Tools used by the Analysis & Integration Group



CHEBYTOP

Description

    CHEBYTOP is a general purpose two-body, sun-centered, low thrust trajectory optimization and analysis capability intended for preliminary mission feasibility studies. Its strength lies in its very small number of simple inputs and its very fast run times which allow the user to quickly model an interplanetary mission. The program requires no initial guesses to adjoint variables.

    CHEBYTOP is actually a set of subroutines for solving variable thrust and constant (constrained) thrust problems. It requires a calling program which organizes inputs and outputs. The program dates from the late 1960's and early '70's and was written by the then Boeing Co. under contract to NASA Ames. CHEBYTOP uses a series of approximations to the optimal control problem and reduces that problem to a series of classical calculus optimizations. It may actually be the first collocation based trajectory optimization code.

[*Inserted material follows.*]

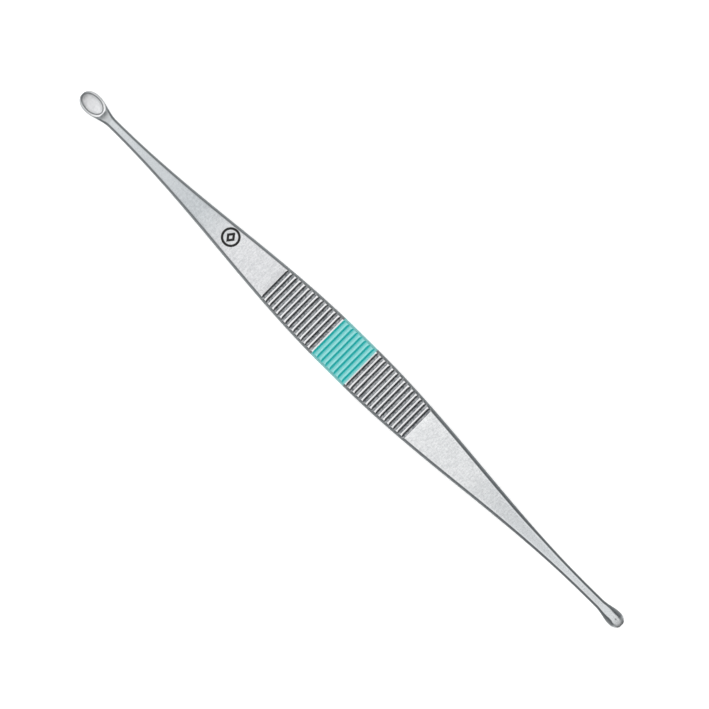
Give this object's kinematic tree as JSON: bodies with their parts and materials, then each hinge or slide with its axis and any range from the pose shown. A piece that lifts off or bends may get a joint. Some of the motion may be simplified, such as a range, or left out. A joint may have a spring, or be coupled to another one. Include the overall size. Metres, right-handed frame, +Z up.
{
  "type": "curette",
  "caption": "Curette with a flat ribbed grip, a coloured band round the grip, slender necks, an oval cup that opens upwards and a smaller round cup that opens downwards.",
  "frame": {"origin": "middle of the length and of the width, on the surface that the curette lies on", "axes": "+X along the bar from the oval cup to the round cup, +Y across the grip, +Z up, out of the face that the oval cup opens to"},
  "size_m": [0.14, 0.0094, 0.0032],
  "materials": {
    "steel": "satin, fine matt grain",
    "band": "satin lacquer"
  },
  "bodies": {
    "root": {"curette": "steel", "colour_band": "band"}
  },
  "joints": []
}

CHEBYTOP basically presumes that the constant thrust trajectory will "look like" the variable thrust trajectory of comparable mass and power. (The variable thrust trajectory can be found exactly in most cases.) The non-structured, compact FORTRAN of the program is little changed from the original Boeing work which culminated in 1973 with the release of CHEBYTOP III. Forrester Johnson of Boeing is the author of the solution technique and the program.

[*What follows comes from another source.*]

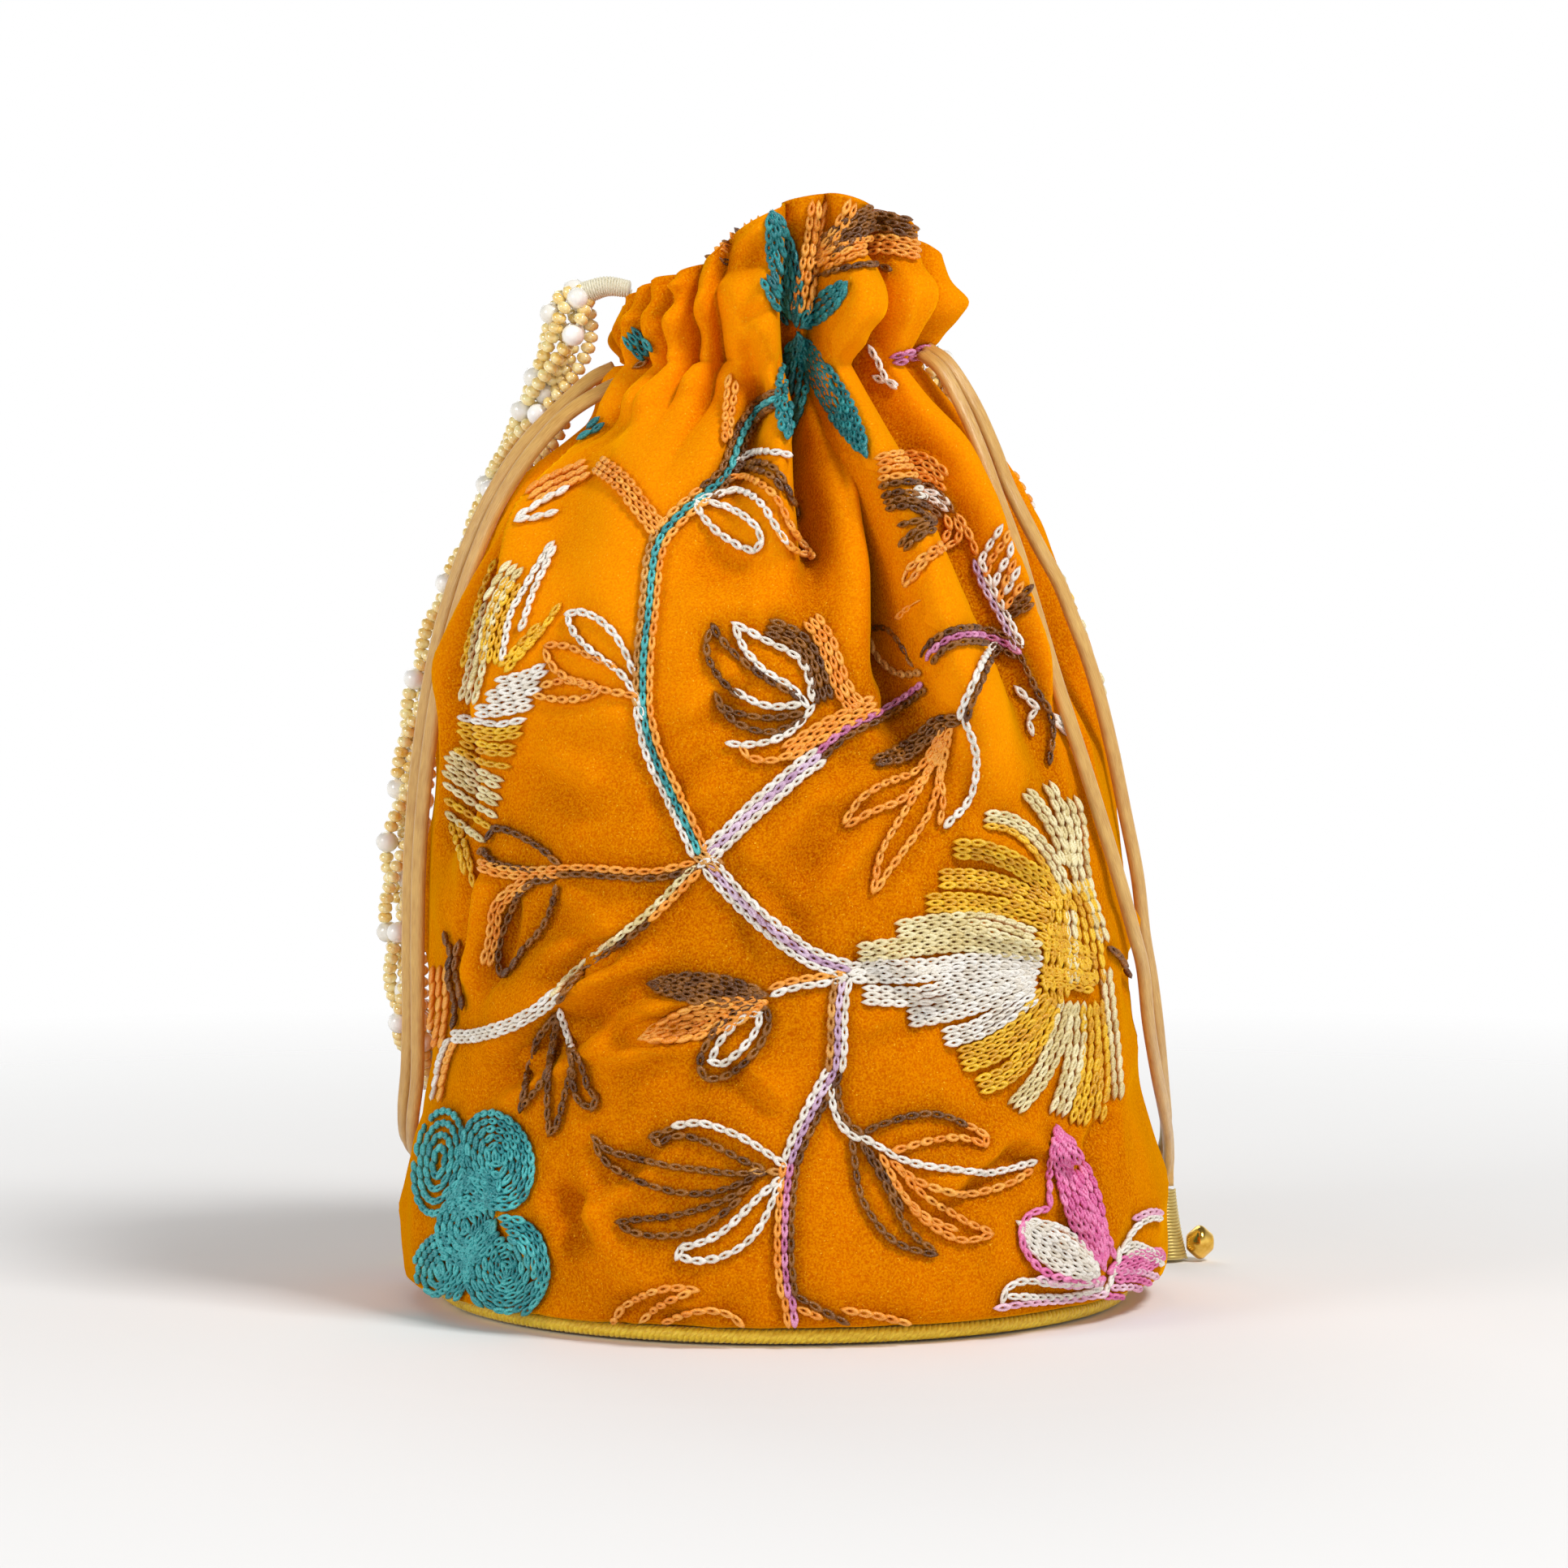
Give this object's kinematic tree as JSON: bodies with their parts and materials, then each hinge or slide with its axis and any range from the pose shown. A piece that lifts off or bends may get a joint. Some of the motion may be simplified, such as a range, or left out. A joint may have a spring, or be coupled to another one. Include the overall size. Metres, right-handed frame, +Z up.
{
  "type": "drawstring pouch reticule",
  "caption": "Embroidered velvet drawstring pouch with a gathered neck, stiff round base, satin drawstrings ending in wound cones, and a beaded handle.",
  "frame": {"origin": "middle of the underside of the round base", "axes": "+Z up, +X to the right and -Y to the front as the bag stands with its taller frill lobes in front"},
  "size_m": [0.1701, 0.1526, 0.2202],
  "materials": {
    "velvet": "orange velvet with chain-stitch embroidery",
    "base_cloth": "orange cloth over a stiff board",
    "piping": "twisted yellow cord",
    "satin_cord": "satin sheen",
    "gilt_thread": "wound gilt thread",
    "gold": "polished",
    "glass_beads": "gold-lined clear glass seed beads and white pearls",
    "wrap_thread": "wound cream thread"
  },
  "bodies": {
    "root": {"velvet_pouch": "velvet", "base_panel": "base_cloth", "base_piping": "piping", "drawstring_left_front": "satin_cord", "drawstring_left_rear": "satin_cord", "drawstring_right_front": "satin_cord", "drawstring_right_rear": "satin_cord", "cord_cone_left": "gilt_thread", "cord_cone_right": "gilt_thread", "cord_bead_left": "gold", "cord_bead_right": "gold", "bead_handle": "glass_beads", "handle_wrap_left": "wrap_thread", "handle_wrap_right": "wrap_thread"}
  },
  "joints": []
}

    The Analysis and Integration Group has two variants of CHEBYTOP. One is the original Boeing version, the other is a JPL version which Carl Sauer created and combines features of CHEBYTOP II and CHEBYTOP III. We tend to think that the JPL version is a little more accurate and stable than the original. CHEBYTOP is usually within 5% of the propellant estimates that VARITOP generates for nearly planar trajectories and very dubious for highly inclined trajectories or vehicles with thrust to weight ratios greater than .001.